> [Work to be completed]: How many lines in the listing below include the word "couplings"? Reply with the count alone.

* Begin Recorded information *

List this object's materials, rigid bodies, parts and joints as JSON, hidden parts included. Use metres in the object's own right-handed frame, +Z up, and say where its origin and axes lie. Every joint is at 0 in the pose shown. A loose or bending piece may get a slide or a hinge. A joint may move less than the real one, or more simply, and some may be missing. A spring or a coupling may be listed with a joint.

* End Recorded information *
* Begin Recorded information *

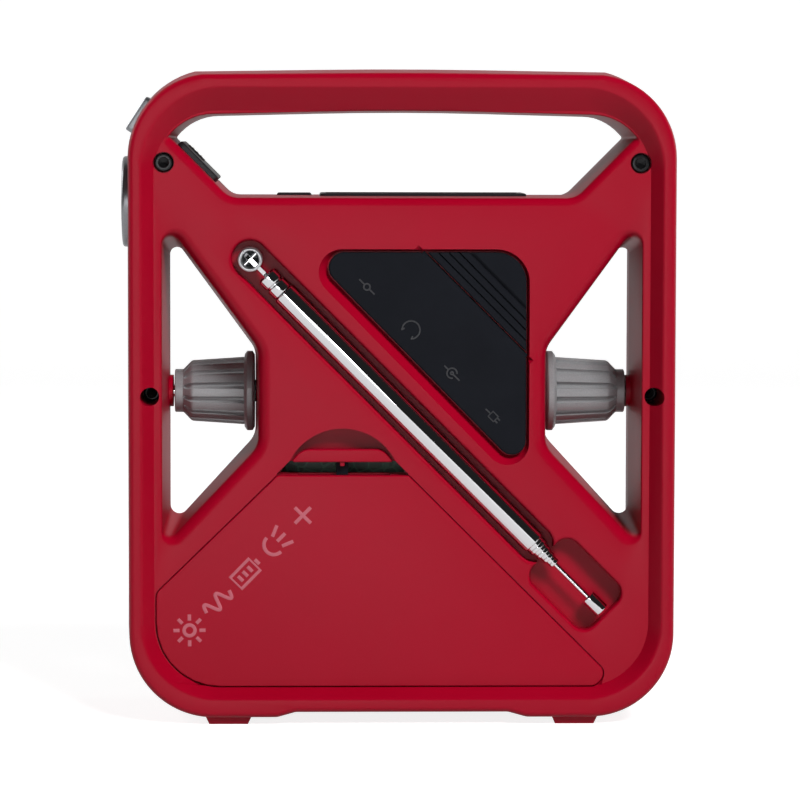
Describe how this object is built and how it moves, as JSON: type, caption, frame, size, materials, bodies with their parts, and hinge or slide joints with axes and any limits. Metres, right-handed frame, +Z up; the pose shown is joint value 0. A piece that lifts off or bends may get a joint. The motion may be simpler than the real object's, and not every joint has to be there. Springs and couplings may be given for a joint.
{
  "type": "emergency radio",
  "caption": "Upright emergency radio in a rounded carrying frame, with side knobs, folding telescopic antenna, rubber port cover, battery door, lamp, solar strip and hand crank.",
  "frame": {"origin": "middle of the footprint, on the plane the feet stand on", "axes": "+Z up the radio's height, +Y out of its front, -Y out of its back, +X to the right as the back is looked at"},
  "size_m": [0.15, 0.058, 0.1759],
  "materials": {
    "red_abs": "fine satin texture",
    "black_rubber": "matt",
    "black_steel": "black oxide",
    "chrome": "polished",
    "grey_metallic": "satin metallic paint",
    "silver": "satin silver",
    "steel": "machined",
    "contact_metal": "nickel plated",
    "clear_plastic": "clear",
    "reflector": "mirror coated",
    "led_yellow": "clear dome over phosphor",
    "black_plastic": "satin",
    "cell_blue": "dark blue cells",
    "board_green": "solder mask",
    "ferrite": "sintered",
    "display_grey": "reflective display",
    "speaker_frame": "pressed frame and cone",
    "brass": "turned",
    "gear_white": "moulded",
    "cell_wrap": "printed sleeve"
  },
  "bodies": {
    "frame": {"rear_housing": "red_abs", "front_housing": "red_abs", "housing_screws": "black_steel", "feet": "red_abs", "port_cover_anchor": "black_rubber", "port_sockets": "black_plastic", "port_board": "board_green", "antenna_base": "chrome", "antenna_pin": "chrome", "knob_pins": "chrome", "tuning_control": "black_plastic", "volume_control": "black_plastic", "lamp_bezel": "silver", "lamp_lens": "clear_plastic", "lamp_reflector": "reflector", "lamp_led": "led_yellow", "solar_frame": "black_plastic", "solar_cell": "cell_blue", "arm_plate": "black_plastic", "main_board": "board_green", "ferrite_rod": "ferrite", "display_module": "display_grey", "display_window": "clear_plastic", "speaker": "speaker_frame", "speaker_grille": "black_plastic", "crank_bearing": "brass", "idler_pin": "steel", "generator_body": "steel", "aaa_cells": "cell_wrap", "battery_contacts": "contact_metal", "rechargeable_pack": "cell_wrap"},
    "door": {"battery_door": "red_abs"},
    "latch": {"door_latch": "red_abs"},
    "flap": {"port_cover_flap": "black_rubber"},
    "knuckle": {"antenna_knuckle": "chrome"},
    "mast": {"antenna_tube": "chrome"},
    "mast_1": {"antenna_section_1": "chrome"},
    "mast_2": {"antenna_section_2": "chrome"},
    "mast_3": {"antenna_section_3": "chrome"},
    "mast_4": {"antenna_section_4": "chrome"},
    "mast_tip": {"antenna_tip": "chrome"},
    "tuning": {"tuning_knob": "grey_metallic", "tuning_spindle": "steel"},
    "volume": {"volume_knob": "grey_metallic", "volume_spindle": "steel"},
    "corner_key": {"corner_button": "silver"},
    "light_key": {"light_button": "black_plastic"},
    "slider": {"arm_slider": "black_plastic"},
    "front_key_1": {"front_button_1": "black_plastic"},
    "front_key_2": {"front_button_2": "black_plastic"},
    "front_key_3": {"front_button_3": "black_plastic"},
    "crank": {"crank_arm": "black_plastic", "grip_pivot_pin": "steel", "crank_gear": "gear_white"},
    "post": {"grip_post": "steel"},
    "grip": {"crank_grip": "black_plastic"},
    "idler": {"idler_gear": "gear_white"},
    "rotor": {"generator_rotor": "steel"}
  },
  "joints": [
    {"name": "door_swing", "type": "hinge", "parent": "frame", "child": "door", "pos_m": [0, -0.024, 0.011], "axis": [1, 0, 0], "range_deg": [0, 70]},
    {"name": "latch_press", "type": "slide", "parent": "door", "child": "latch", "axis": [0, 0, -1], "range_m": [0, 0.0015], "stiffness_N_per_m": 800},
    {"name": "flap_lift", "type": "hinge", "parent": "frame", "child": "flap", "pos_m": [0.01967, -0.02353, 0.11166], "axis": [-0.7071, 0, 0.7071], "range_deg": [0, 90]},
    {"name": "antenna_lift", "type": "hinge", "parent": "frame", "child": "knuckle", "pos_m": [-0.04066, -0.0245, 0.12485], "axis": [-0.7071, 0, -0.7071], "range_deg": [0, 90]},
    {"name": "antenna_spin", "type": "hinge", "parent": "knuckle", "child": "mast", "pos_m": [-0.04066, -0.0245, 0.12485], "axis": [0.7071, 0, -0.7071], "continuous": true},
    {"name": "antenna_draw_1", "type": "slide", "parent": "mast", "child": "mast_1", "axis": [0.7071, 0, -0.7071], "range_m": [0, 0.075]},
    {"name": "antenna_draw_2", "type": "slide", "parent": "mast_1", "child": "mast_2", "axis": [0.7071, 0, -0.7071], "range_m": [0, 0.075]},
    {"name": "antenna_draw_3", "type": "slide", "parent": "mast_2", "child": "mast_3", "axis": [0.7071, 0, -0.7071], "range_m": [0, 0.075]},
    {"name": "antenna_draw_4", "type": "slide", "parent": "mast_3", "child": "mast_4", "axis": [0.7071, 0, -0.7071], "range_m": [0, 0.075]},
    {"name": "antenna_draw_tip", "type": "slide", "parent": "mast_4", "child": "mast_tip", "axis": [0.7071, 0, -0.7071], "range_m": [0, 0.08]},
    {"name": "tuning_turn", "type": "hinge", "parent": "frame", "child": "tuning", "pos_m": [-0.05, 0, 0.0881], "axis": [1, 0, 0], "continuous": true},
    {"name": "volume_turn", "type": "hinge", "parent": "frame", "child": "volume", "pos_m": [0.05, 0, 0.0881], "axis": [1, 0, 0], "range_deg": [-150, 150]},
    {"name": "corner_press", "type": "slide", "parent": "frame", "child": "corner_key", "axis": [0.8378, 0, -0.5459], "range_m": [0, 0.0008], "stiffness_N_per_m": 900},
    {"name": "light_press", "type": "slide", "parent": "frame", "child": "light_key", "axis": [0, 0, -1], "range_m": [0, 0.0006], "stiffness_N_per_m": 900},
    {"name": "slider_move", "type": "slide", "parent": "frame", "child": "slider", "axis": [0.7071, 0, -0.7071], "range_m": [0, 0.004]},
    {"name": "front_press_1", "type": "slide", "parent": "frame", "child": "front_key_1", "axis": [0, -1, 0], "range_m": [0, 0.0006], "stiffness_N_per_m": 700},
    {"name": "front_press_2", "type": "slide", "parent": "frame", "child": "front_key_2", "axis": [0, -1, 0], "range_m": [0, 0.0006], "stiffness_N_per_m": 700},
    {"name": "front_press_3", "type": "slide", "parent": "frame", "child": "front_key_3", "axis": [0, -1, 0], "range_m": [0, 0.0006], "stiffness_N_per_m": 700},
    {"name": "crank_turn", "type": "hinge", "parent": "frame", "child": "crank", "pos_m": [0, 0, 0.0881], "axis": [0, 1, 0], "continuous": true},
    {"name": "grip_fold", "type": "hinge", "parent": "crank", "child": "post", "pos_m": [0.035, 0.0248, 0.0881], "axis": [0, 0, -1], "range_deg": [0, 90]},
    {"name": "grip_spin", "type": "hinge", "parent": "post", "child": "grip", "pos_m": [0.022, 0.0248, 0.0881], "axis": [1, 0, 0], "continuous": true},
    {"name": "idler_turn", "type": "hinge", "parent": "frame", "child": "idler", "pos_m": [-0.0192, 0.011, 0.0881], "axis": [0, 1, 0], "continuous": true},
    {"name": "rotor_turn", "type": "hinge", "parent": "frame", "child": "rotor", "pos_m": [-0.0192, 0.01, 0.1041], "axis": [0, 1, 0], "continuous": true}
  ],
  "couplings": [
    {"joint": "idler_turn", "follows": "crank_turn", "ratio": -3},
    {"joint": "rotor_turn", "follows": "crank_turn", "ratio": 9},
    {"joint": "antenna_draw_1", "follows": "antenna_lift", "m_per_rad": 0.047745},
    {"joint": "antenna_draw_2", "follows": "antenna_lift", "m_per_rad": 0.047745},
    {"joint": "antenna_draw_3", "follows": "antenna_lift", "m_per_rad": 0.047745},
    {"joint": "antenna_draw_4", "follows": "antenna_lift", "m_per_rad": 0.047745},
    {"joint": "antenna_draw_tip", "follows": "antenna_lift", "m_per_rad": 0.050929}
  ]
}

* End Recorded information *

> [Exercise result]: 2